- Born: James Eros Winfield Sr. March 20, 1944 Port Gibson, Mississippi, U.S.
- Died: June 5, 2000 (aged 56) Rolling Fork, Mississippi, U.S.
- Burial place: Greenlawn Gardens Cemetery, Vicksburg, Mississippi, U.S.
- Education: Morris Brown College (BA), University of Mississippi School of Law (JD)
- Spouse: Linda H. Evans
- Children: 3

= James E. Winfield =

American lawyer (1944–2000)

James Eros Winfield Sr. (March 20, 1944 – June 5, 2000) was an American civil rights lawyer, politician, and city prosecutor in Vicksburg, Mississippi. He was the first Black city prosecutor in Vicksburg.

== Early life and education ==
James Eros Winfield Sr. was born on March 20, 1944, in Port Gibson, Mississippi.

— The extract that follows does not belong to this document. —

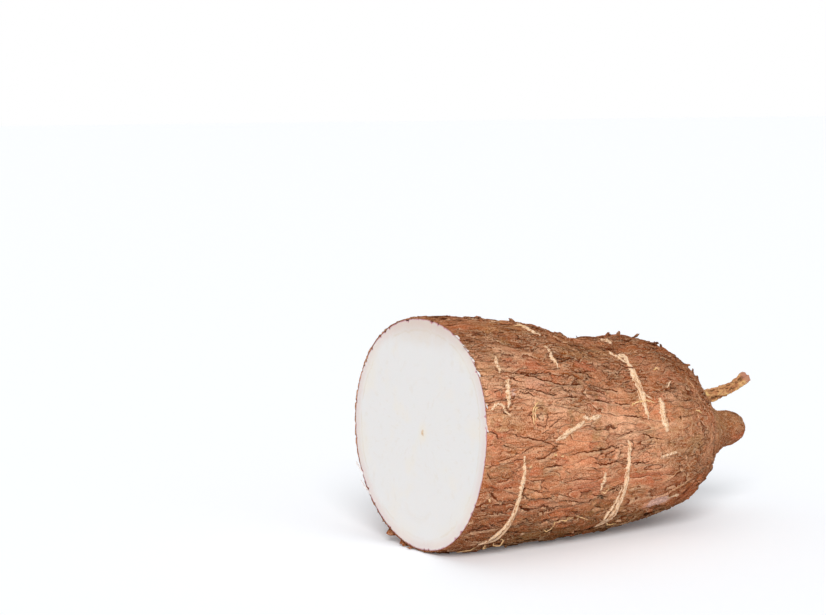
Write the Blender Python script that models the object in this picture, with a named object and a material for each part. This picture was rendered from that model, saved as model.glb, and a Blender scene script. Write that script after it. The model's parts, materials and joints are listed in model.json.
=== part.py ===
"""A piece of cassava root lying on its side: cut square across its thick end, narrowing at the
other end to the stub of its broken tail, with one thin side root on the shoulder.
Metres, +Z up, +X from the cut end towards the tail; the origin is under the middle, on the floor."""

import math

import bpy
import bmesh
import numpy as np
from mathutils import Vector

# The root grew along a nearly level axis. It starts at the middle of the cut face and dips towards the tail.
AXIS_DIP = math.radians(2.0)
CUT_CENTRE_HEIGHT = 0.0366
ALONG = Vector((math.cos(AXIS_DIP), 0.0, -math.sin(AXIS_DIP)))
UP = Vector((math.sin(AXIS_DIP), 0.0, math.cos(AXIS_DIP)))
SIDE = Vector((0.0, 1.0, 0.0))

# Distance along the axis, mean radius there, and how far the section sits above the straight axis.
STATIONS = (
    (0.000, 0.0362, 0.0000),
    (0.010, 0.0364, -0.0005),
    (0.024, 0.0355, -0.0010),
    (0.040, 0.0345, -0.0018),
    (0.056, 0.0315, -0.0042),
    (0.068, 0.0309, -0.0040),
    (0.080, 0.0301, -0.0026),
    (0.092, 0.0271, -0.0034),
    (0.101, 0.0220, -0.0045),
    (0.107, 0.0159, -0.0051),
    (0.112, 0.0111, -0.0052),
    (0.116, 0.0088, -0.0057),
    (0.119, 0.0071, -0.0056),
    (0.122, 0.0060, -0.0052),
    (0.126, 0.0060, -0.0050),
)
STUB_END = 0.132            # the stub's rounded end closes here, on a quarter ellipse from the last station
BODY_SIDES = 48
BODY_RINGS = 36             # from the cut face to the last station
RING_CROWDING = 1.4         # above 1, the rings crowd towards the tail, where the outline turns fastest
STUB_END_RINGS = 4

# The section isn't a true circle. Each lobe is (how many round the section, height as a share of the
# radius, angle of its crest from the +Y side). The cut end's lobes fade into the tail's along the axis.
CUT_LOBES = (
    (2, 0.006, math.radians(46)),
    (3, 0.020, math.radians(45)),
    (4, 0.009, math.radians(-147)),
)
TAIL_LOBES = (
    (2, 0.012, math.radians(34)),
    (3, 0.010, math.radians(-69)),
)
LOBE_FADE = 0.045

# The side root leaves the top of the shoulder and curves up: places on its middle line, and its radius there.
# They are measured from the foot of the vertical through the cut face's middle.
SIDE_ROOT = (
    (0.1040, -0.0010, 0.0365, 0.0027),
    (0.1105, -0.0005, 0.0384, 0.0025),
    (0.1165, 0.0000, 0.0388, 0.0021),
    (0.1225, 0.0003, 0.0397, 0.0019),
    (0.1282, 0.0003, 0.0413, 0.0016),
    (0.1333, 0.0000, 0.0436, 0.0019),
)
SIDE_ROOT_SIDES = 12
SIDE_ROOT_RINGS = 15

BARK_COLOUR = (0.42, 0.19, 0.10, 1.0)
FLESH_COLOUR = (0.80, 0.78, 0.72, 1.0)


def smooth_between(places, values, wanted):
    """Values of a smooth curve through the given ones, which doesn't swing past them, at the wanted places."""
    places = np.asarray(places)
    values = np.asarray(values)
    gaps = np.diff(places)
    rises = np.diff(values) / gaps
    slopes = np.concatenate([rises[:1], np.zeros(len(places) - 2), rises[-1:]])
    for i in range(1, len(places) - 1):
        if rises[i - 1] * rises[i] > 0:
            before = 2 * gaps[i] + gaps[i - 1]
            after = gaps[i] + 2 * gaps[i - 1]
            slopes[i] = (before + after) / (before / rises[i - 1] + after / rises[i])
    cell = np.clip(np.searchsorted(places, wanted, side="right") - 1, 0, len(gaps) - 1)
    gap = gaps[cell]
    t = (wanted - places[cell]) / gap
    start = (1 + 2 * t) * (1 - t) ** 2 * values[cell] + t * (1 - t) ** 2 * gap * slopes[cell]
    end = t**2 * (3 - 2 * t) * values[cell + 1] + t**2 * (t - 1) * gap * slopes[cell + 1]
    return start + end


def lobed(angle, lobes):
    """How much the section stands out or in at an angle, as a share of its radius."""
    return sum(height * math.cos(count * angle - crest) for count, height, crest in lobes)


def body_sections():
    """(distance along the axis, mean radius, rise above the axis) of every ring, from cut face to stub."""
    distances, radii, rises = (np.array(column) for column in zip(*STATIONS))
    last = distances[-1]
    share = np.linspace(0.0, 1.0, BODY_RINGS)
    rings = last * (1.0 - (1.0 - share) ** RING_CROWDING)
    means = smooth_between(distances, radii, rings)
    lifts = smooth_between(distances, rises, rings)
    sections = np.column_stack([rings, means, lifts]).tolist()
    last, radius, rise = STATIONS[-1]
    for i in range(1, STUB_END_RINGS + 1):
        turn = 0.5 * math.pi * i / (STUB_END_RINGS + 1)
        sections.append([last + (STUB_END - last) * math.sin(turn), radius * math.cos(turn), rise])
    return sections


def body_ring(distance, radius, rise):
    """One section of the root as a ring of points, pressed flat where it would sink below the floor."""
    centre = CUT_CENTRE_HEIGHT * Vector((0, 0, 1)) + distance * ALONG + rise * UP
    cut_share = math.exp(-((distance / LOBE_FADE) ** 2))
    ring = []
    for i in range(BODY_SIDES):
        angle = 2 * math.pi * i / BODY_SIDES
        swell = cut_share * lobed(angle, CUT_LOBES) + (1 - cut_share) * lobed(angle, TAIL_LOBES)
        outwards = math.cos(angle) * SIDE + math.sin(angle) * UP
        point = centre + radius * (1 + swell) * outwards
        point.z = max(point.z, 0.0)
        ring.append(point)
    return ring


def side_root_rings():
    """The side root's sections, square to its middle line."""
    knots = np.array(SIDE_ROOT)
    lengths = np.linalg.norm(np.diff(knots[:, :3], axis=0), axis=1)
    places = np.concatenate([[0.0], np.cumsum(lengths)])
    wanted = np.linspace(0.0, places[-1], SIDE_ROOT_RINGS)
    line = np.column_stack([smooth_between(places, knots[:, i], wanted) for i in range(4)])
    headings = np.gradient(line[:, :3], axis=0)
    rings = []
    for (x, y, z, radius), heading in zip(line.tolist(), headings.tolist()):
        over = SIDE.cross(Vector(heading)).normalized()
        across = over.cross(Vector(heading)).normalized()
        ring = []
        for i in range(SIDE_ROOT_SIDES):
            angle = 2 * math.pi * i / SIDE_ROOT_SIDES
            ring.append(Vector((x, y, z)) + radius * (math.cos(angle) * across + math.sin(angle) * over))
        rings.append(ring)
    return rings


def lofted_mesh(name, rings, pole=None):
    """A closed skin over the rings. The first is closed by one flat face, the last by another or by a pole."""
    bm = bmesh.new()
    loops = [[bm.verts.new(point) for point in ring] for ring in rings]
    sides = len(loops[0])
    bm.faces.new(loops[0])
    for lower, upper in zip(loops, loops[1:]):
        for i in range(sides):
            after = (i + 1) % sides
            bm.faces.new((lower[i], lower[after], upper[after], upper[i]))
    if pole is None:
        bm.faces.new(loops[-1])
    else:
        tip = bm.verts.new(pole)
        for i in range(sides):
            bm.faces.new((loops[-1][i], loops[-1][(i + 1) % sides], tip))
    bmesh.ops.recalc_face_normals(bm, faces=bm.faces)
    mesh = bpy.data.meshes.new(name)
    bm.to_mesh(mesh)
    bm.free()
    return mesh


def placed(name, mesh):
    """A new object of the mesh, in the scene."""
    thing = bpy.data.objects.new(name, mesh)
    bpy.context.collection.objects.link(thing)
    return thing


def finish_material(name, colour, roughness):
    """A plain, non-metallic surface of one colour."""
    material = bpy.data.materials.new(name)
    material.use_nodes = True
    surface = material.node_tree.nodes["Principled BSDF"]
    surface.inputs["Base Color"].default_value = colour
    surface.inputs["Roughness"].default_value = roughness
    surface.inputs["Metallic"].default_value = 0.0
    return material


for leftover in list(bpy.data.objects):
    bpy.data.objects.remove(leftover)

# The root's body: bark all round, pale flesh on the flat cut.
sections = body_sections()
stub_tip = CUT_CENTRE_HEIGHT * Vector((0, 0, 1)) + STUB_END * ALONG + sections[-1][2] * UP
root_mesh = lofted_mesh("cassava_root", [body_ring(*section) for section in sections], stub_tip)
root_mesh.shade_smooth()
root_mesh.set_sharp_from_angle(angle=math.radians(40))
root_mesh.materials.append(finish_material("bark", BARK_COLOUR, 0.85))
root_mesh.materials.append(finish_material("flesh", FLESH_COLOUR, 0.6))
cut_face = max(root_mesh.polygons, key=lambda face: face.area)
cut_face.material_index = 1
root = placed("cassava_root", root_mesh)

# The side root grew out of the shoulder, so it is one solid with the body.
side_root = placed("side_root_to_join", lofted_mesh("side_root", side_root_rings()))
side_root.data.shade_smooth()
side_root.data.materials.append(root_mesh.materials[0])
side_root.hide_render = True
side_root.display_type = "WIRE"
join = root.modifiers.new("grown_together", "BOOLEAN")
join.operation = "UNION"
join.solver = "EXACT"
join.object = side_root

# The whole root stands over the middle of its own outline.
corners = np.array([vertex.co for mesh in (root.data, side_root.data) for vertex in mesh.vertices])
middle = (corners.min(axis=0) + corners.max(axis=0)) / 2
for thing in (root, side_root):
    thing.location = (-middle[0], -middle[1], 0.0)
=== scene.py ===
"""The looks of one cut piece of cassava root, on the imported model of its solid."""

import json
import math
import random

import bpy
import numpy as np
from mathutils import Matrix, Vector
from mathutils.bvhtree import BVHTree


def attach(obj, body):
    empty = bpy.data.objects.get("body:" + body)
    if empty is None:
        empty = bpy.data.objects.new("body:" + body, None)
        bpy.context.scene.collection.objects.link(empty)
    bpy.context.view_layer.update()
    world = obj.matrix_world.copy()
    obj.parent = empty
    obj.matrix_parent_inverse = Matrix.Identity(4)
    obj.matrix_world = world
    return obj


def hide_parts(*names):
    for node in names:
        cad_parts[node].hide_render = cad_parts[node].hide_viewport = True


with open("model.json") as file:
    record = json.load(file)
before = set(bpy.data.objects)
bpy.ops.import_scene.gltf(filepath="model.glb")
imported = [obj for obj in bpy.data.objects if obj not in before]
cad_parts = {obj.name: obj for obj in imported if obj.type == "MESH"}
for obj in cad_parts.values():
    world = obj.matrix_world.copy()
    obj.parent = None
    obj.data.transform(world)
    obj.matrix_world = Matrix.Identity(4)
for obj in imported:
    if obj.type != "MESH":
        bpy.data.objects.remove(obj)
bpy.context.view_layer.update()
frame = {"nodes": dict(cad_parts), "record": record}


# --- The bark -------------------------------------------------------------------------------------
# The root's skin: a thin dry bark over the whole body and the broken tail stub, grown as one skin.
# It splits lengthwise as the root swells, and its plates curl and flake off in layers.

cut_mount = next(mount for mount in frame["record"]["mounts"] if mount["name"] == "cut_face")
CUT_CENTRE = Vector(cut_mount["pos_m"])
ALONG = -Vector(cut_mount["axis"]).normalized()
SIDE = Vector((0, 1, 0))
UP = ALONG.cross(SIDE)
CENTRE_ROW = np.array(CUT_CENTRE)
ALONG_ROW = np.array(ALONG)
MM = 0.001
PROBES = 24                     # rays round a section that find its middle
PROBE_STEP = 0.5 * MM
BARK_ROWS = 250                 # from the rim of the cut to the stub's tip, evenly spaced over the skin
BARK_COLUMNS = 388
SMOOTHING = 4                   # in rows and columns: takes the flats of the solid's facets out

solid = frame["nodes"]["cassava_root"].data
solid_tree = BVHTree.FromPolygons([v.co for v in solid.vertices], [p.vertices for p in solid.polygons])


def outwards(angle):
    """The direction away from the root's axis at an angle from its +Y side, turning up over the top."""
    return math.cos(angle) * SIDE + math.sin(angle) * UP


def skin_point(centre, angle):
    """Where the solid's skin is, looking out from a point inside it, or None past its end."""
    return solid_tree.ray_cast(centre, outwards(angle))[0]


def section_middles():
    """Distance from the cut, middle and mean radius of the root's section, step by step to the tip."""
    rows = []
    middle = CUT_CENTRE + PROBE_STEP * ALONG
    while True:
        distance = PROBE_STEP * (len(rows) + 1)
        centre = middle + (CUT_CENTRE + distance * ALONG - middle).dot(ALONG) * ALONG
        hits = [skin_point(centre, 2 * math.pi * i / PROBES) for i in range(PROBES)]
        if None in hits:
            return np.array(rows)
        middle = sum(hits, Vector()) / PROBES
        rows.append((distance, *middle, sum((hit - middle).length for hit in hits) / PROBES))


def blurred(grid, width, axis):
    """The grid of points averaged along one of its ways with its neighbours. It has been padded to spare."""
    reach = int(3 * width)
    weights = np.exp(-0.5 * (np.arange(-reach, reach + 1) / width) ** 2)
    weights /= weights.sum()
    size = grid.shape[axis] - 2 * reach
    slices = [np.take(grid, range(i, i + size), axis=axis) for i in range(2 * reach + 1)]
    return sum(weight * part for weight, part in zip(weights, slices))


sections = section_middles()
travel = np.concatenate([[0], np.cumsum(np.hypot(np.diff(sections[:, 0]), np.diff(sections[:, 4])))])
row_travel = np.linspace(0, travel[-1], BARK_ROWS)
rows = np.column_stack([np.interp(row_travel, travel, sections[:, i]) for i in range(5)])
angles = 2 * math.pi * np.arange(BARK_COLUMNS) / BARK_COLUMNS
skin = np.zeros((BARK_ROWS, BARK_COLUMNS, 3))
for i, (distance, *middle, radius) in enumerate(rows.tolist()):
    for j, angle in enumerate(angles.tolist()):
        skin[i, j] = skin_point(Vector(middle), angle) or middle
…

His parents were Gertrude Moran (née Green) and Elias Winfield. At the age of 6 his family moved to Vicksburg, Mississippi. He graduated in 1963 from Rosa A. Temple High School.

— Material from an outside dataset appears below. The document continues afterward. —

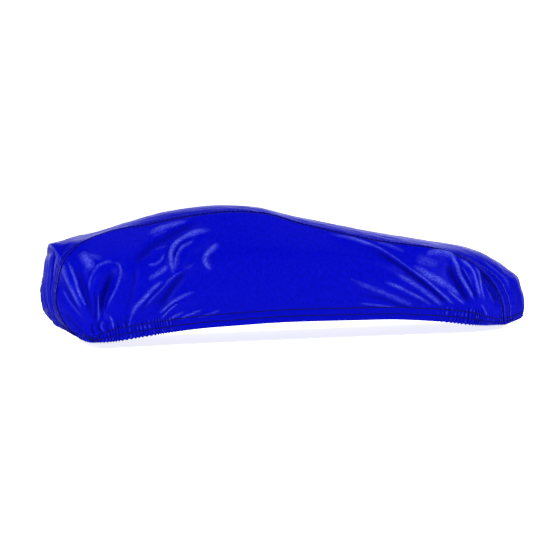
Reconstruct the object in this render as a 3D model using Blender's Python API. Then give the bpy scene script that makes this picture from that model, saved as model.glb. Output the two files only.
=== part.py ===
# A fitted stretch cover, held from above under its crown and open at the bottom.
# Metres. +X points to the nose, +Y to the left, +Z up. The origin is the underside of the crown.
# Five pieces of cloth: one top panel, two side panels and a seam band between each pair.

import math
from collections import namedtuple

import bmesh
import bpy
import numpy as np

CROWN_HEIGHT = 1.170        # outer face of the crown above the floor
CLOTH = 0.0024              # thickness of the cloth, towards the spine of the hollow
SEAM_GAP = 0.0003           # clearance between neighbouring pieces
BAND_WIDTH = 0.060          # seam band, measured across
HEM_DEPTH = 0.110           # elastic casing at the foot of each panel
GATHER_DEPTH = 0.007        # how far the ruffles of the gathered hem stand out and in

TOP_STEPS = 6               # mesh steps across the top panel
SPINE_TAIL_X = -1.05        # the spine is a straight line inside the hollow
SPINE_NOSE_X = 1.95
SPINE_HEIGHT = 0.30

BLUE = (0.003, 0.008, 0.52, 1.0)
BAND_BLUE = (0.003, 0.007, 0.44, 1.0)

# Cross sections from the tail hem over the crown to the nose hem. Heights are above the floor.
# seam_*: where the side panel is sewn on, with seam_y as the half width. mid_*: the centre line.
# steps: mesh steps from this section to the next. Those behind the rear corner and those before
# the front corner add up to the same number, the steps down each side panel.
Section = namedtuple("Section", "seam_x seam_y seam_z mid_x mid_z steps")
SECTIONS = (
    Section(-1.450, 0.710, 0.070, -1.560, 0.160, 4),   # tail hem
    Section(-1.580, 0.580, 0.220, -1.630, 0.290, 4),
    Section(-1.638, 0.495, 0.410, -1.658, 0.460, 4),
    Section(-1.625, 0.480, 0.570, -1.655, 0.630, 4),
    Section(-1.605, 0.490, 0.690, -1.636, 0.790, 4),
    Section(-1.540, 0.505, 0.785, -1.602, 0.888, 4),   # rear corner and tail lip
    Section(-1.430, 0.490, 0.885, -1.500, 0.905, 5),
    Section(-1.310, 0.430, 0.930, -1.330, 0.942, 5),
    Section(-1.140, 0.380, 0.962, -1.130, 0.993, 6),
    Section(-0.870, 0.400, 1.030, -0.860, 1.066, 6),
    Section(-0.530, 0.460, 1.103, -0.530, 1.138, 4),
    Section(-0.100, 0.500, 1.145, -0.100, 1.170, 3),   # crown
    Section(0.260, 0.500, 1.112, 0.260, 1.142, 3),
    Section(0.520, 0.550, 1.025, 0.520, 1.068, 3),
    Section(0.860, 0.630, 0.930, 0.880, 0.980, 4),
    Section(1.270, 0.690, 0.832, 1.310, 0.872, 6),
    Section(1.720, 0.700, 0.755, 1.800, 0.768, 6),
    Section(1.960, 0.700, 0.664, 2.100, 0.706, 7),
    Section(2.115, 0.690, 0.553, 2.335, 0.598, 7),     # front corner
    Section(2.230, 0.670, 0.425, 2.545, 0.435, 7),
    Section(2.310, 0.640, 0.250, 2.605, 0.265, 6),
    Section(2.330, 0.600, 0.045, 2.585, 0.085, 0),     # nose hem
)
REAR_CORNER = 5
FRONT_CORNER = 18

# One row for each section between the two corners: the side panel below the seam.
# belt_*: the widest line, sill_*: halfway from the belt to the hem, hem_*: the lower edge.
Side = namedtuple("Side", "belt_x belt_y belt_z sill_x sill_y hem_x hem_y hem_z")
SIDES = (
    Side(-1.612, 0.485, 0.640, -1.640, 0.505, -1.450, 0.710, 0.070),
    Side(-1.570, 0.660, 0.660, -1.560, 0.690, -1.400, 0.800, 0.058),
    Side(-1.440, 0.810, 0.700, -1.430, 0.830, -1.320, 0.855, 0.055),
    Side(-1.210, 0.880, 0.730, -1.190, 0.905, -1.160, 0.870, 0.062),
    Side(-0.880, 0.890, 0.755, -0.870, 0.915, -0.840, 0.870, 0.102),
    Side(-0.480, 0.880, 0.780, -0.480, 0.890, -0.450, 0.865, 0.140),
    Side(-0.060, 0.870, 0.795, -0.060, 0.875, -0.050, 0.860, 0.156),
    Side(0.280, 0.870, 0.785, 0.280, 0.870, 0.280, 0.858, 0.165),
    Side(0.580, 0.870, 0.760, 0.590, 0.870, 0.600, 0.858, 0.164),
    Side(0.920, 0.870, 0.720, 0.940, 0.880, 0.960, 0.858, 0.157),
    Side(1.310, 0.880, 0.650, 1.330, 0.895, 1.330, 0.860, 0.149),
    Side(1.750, 0.880, 0.560, 1.760, 0.890, 1.740, 0.860, 0.122),
    Side(2.050, 0.830, 0.480, 2.080, 0.840, 2.060, 0.820, 0.072),
    Side(2.225, 0.675, 0.440, 2.300, 0.650, 2.330, 0.600, 0.045),
)
BELT_AT = 0.40              # share of the way down at which the belt and the sill lie
SILL_AT = 0.70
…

Winfield attended the Morris Brown College (B.A. 1967) in Atlanta, Georgia; and the University of Mississippi School of Law (J.D. 1972) in Oxford, Mississippi.

During the Vietnam War, Winfield was drafted in to the United States Army in 1969.

He married Linda H. Evans, and together they had three sons. His son Paul E. Winfield served as mayor of Vicksburg (2009–2013), and was convicted in 2015 of bribery in a federal court.

== Career ==
After graduating with his J.D. degree, Winfield opened a law practice with R. Jess Brown. He was a member of the state bar in Mississippi since 1972, and was admitted to practice law in all state courts.

In 1975, Winfield ran for a post in the House of Representatives for Warren and Claiborne Counties.

Winfield was the first African American city prosecutor in Vicksburg when he was appointed to the role in July 1977. His clients included Vicksburg-Warren School District, the Woodville School District, and the Sharkey County Board of Supervisors.

In October 1980, Winfield announced candidacy for district attorney in Claiborne, Issaquena, Sharkey and Warren Counties.

He had co-founded the Winfield and Moran Law Firm in Vicksburg in 1988, and worked alongside his brother.

Winfield was a former president of the National Alumni Association and the Board of Trustees of Morris Brown College, his alma mater. He was a member of the NAACP, the Phi Beta Sigma, the Tyner–Ford Post No. 213 of the American Legion, the D.W. Simmons Brotherhood Relief Club, the Mississippi Trial Lawyer Association, and Lamar Order of the University of Mississippi School of Law.

== Death and legacy ==
He died at age 56 in a car accident on June 5, 2000, in Rolling Fork, Mississippi.

A monument at Washington Street Park in Vicksburg is dedicated to him and four other civic leaders.